Probably not, if we leave it in the hands of Sturgeon and the UK Supreme Court, argues Vladimir Unkvoski-Korica
The big headline in Scotland was First Minister Nicola Sturgeon’s announcement on Tuesday that she plans an independence referendum in October 2023.
Behind the headline lies an awkward reality. The ‘consultative’ referendum will be referred to the UK Supreme Court to find out whether it’s within the Scottish Government’s powers to hold the vote.
Should the ruling go against her, Sturgeon promised to run the next general election, expected in 2024, as a proxy vote on whether Scotland should be allowed a second referendum.
But the truth is that this kind of approach muddies the waters. Scotland has repeatedly voted for pro-independence parties, including at the last Holyrood election in 2021.
What would be different after the hypothetical next vote for the SNP in 2024 has been left unaddressed.
Who even needs more evidence that the UK has a democratic deficit? The danger here is that the cause of independence is becoming cynically subordinated to the electoral interests of the SNP.
And the SNP has become comfortable in power, sending MPs to Westminster, dominating Holyrood and running a variety of local councils, which allow it to set up extended patronage networks.
Confronting the British state endangers all that, which also explains why the SNP has become increasingly mainstream in recent years, especially since adopting the neoliberal growth commission in 2018.
We also just found out, the day before Sturgeon’s announcement, that Scottish legislation often gets secretly amended in order not to fall foul of the Crown. It is hard to see Holyrood taking on Westminster if it isn’t prepared to take on the Queen.
As long as the SNP remains the main party promising an independent Scotland, though, it remains appealing to all those who reject Tory Britain and who take one look at Starmer Labour and laugh out loud.
But, even though the SNP looks unassailable, its leadership would do well to remember that Labour looked just as unassailable in Scotland until recent times.

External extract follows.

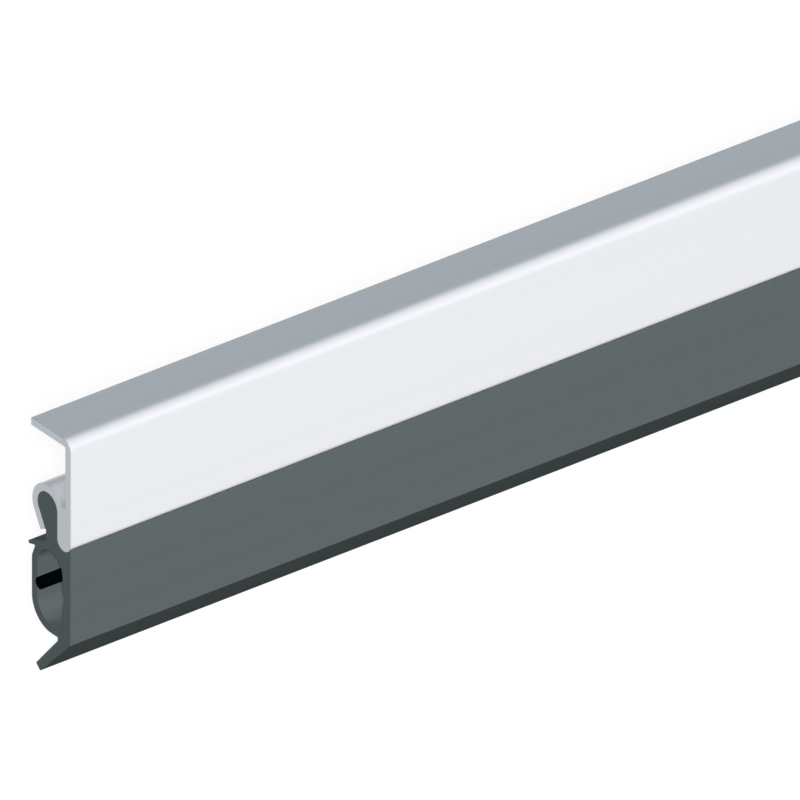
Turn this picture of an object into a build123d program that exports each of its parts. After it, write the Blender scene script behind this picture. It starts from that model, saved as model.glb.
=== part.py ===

Labour’s long-term failure to deliver ultimately caused people to look for an alternative. The lure of Scottish independence was precisely that the newly independent state could be used to deliver the kind of social democratic reforms that Labour promised and failed to deliver.

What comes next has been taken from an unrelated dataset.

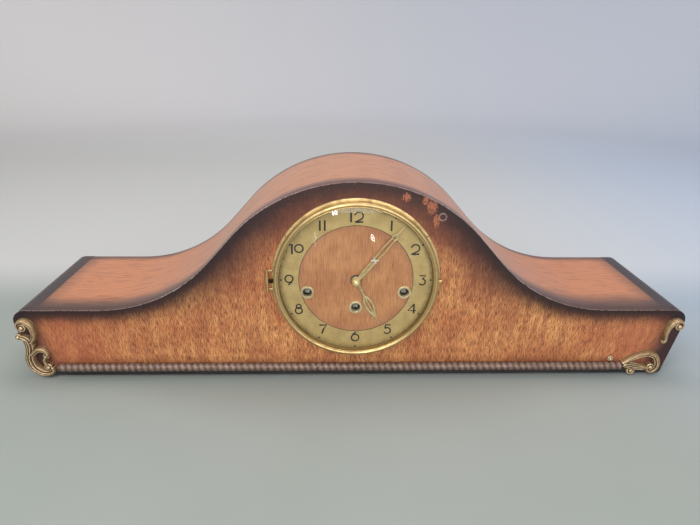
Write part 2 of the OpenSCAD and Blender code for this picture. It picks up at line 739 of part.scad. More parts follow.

The longer the SNP is in power, though, the weaker its claim to being an alternative holds.
With the greatest squeeze on living standards in decades now under way, and a summer of discontent in terms of strikes and demonstrations on the horizon, September 2023 and January 2024, look very far away indeed.

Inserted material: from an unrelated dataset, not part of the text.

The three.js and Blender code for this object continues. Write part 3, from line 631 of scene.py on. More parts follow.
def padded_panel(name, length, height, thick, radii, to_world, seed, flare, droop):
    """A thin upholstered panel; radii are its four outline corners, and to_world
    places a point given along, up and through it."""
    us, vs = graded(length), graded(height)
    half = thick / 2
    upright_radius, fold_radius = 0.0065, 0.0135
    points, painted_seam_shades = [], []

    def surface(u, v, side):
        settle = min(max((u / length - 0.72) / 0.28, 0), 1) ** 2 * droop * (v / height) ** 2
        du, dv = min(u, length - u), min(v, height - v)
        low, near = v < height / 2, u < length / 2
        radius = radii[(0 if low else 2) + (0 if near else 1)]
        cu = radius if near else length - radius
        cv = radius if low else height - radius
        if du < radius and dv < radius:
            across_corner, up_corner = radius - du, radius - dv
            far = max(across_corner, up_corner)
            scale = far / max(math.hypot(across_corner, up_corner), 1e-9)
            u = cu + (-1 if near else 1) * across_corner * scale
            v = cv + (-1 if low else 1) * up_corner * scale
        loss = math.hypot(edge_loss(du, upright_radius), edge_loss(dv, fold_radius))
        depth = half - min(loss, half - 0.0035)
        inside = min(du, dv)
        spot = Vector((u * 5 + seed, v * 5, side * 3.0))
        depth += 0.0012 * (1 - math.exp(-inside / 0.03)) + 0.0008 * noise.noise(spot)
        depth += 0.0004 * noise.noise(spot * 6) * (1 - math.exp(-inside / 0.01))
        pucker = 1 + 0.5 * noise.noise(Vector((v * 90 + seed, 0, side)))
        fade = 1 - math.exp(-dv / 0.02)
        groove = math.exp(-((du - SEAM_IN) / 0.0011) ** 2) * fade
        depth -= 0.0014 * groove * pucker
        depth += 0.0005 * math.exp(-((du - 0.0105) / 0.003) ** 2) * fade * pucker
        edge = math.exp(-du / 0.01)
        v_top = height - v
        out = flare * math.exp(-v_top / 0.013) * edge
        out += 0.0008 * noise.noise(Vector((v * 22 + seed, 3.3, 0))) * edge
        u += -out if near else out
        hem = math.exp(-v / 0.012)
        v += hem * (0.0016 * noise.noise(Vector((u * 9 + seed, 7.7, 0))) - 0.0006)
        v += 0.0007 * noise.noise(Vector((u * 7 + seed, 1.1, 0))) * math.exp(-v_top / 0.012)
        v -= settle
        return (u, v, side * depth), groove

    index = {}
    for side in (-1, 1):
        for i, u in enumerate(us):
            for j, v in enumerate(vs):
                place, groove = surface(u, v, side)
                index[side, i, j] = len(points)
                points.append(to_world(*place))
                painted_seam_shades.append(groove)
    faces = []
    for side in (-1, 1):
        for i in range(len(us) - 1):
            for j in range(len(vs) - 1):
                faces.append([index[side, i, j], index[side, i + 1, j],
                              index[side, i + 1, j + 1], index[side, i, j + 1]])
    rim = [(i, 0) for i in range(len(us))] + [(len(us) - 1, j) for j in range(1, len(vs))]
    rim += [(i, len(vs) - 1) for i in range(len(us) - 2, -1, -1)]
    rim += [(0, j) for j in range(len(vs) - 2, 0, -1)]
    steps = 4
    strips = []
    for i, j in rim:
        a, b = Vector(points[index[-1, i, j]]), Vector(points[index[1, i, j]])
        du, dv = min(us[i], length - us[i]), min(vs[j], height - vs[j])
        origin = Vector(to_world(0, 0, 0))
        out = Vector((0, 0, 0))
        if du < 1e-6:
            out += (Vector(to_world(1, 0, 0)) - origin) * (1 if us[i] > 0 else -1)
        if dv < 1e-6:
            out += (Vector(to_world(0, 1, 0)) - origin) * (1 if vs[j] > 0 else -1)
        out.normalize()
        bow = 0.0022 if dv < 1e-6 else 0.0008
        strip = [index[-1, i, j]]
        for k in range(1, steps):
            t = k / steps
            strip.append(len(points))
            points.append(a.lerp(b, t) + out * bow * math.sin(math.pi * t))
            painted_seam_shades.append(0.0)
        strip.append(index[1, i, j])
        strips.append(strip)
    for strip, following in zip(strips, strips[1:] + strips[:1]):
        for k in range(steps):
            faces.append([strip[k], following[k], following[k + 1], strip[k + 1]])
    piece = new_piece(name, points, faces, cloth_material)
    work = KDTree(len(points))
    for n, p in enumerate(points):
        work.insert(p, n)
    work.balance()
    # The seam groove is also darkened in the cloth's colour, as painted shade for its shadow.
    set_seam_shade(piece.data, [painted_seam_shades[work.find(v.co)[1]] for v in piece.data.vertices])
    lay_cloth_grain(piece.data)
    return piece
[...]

The SNP appears distant and cold from the perspective of striking binmen, teachers and lecturers, rail workers, health workers, postal workers and others.
For the left in Scotland, the return of the possibility of campaigning around independence will certainly be a welcome break from the doldrums of the pandemic era.
But we need a bolder vision of a more democratic and just Scotland than that offered by the SNP to ignite the kind of passion that is needed to embolden people to confront Westminster.
Championing a Scotland with no Tory anti-trade unions laws, free of the shackles of the monarchy, out of NATO, and welcoming of migrants, needs to be at the centre of such a vision.
We urgently need a decisive intervention in the extra-parliamentary struggles over the coming months to help workers realise the power that they hold to shape an independent future.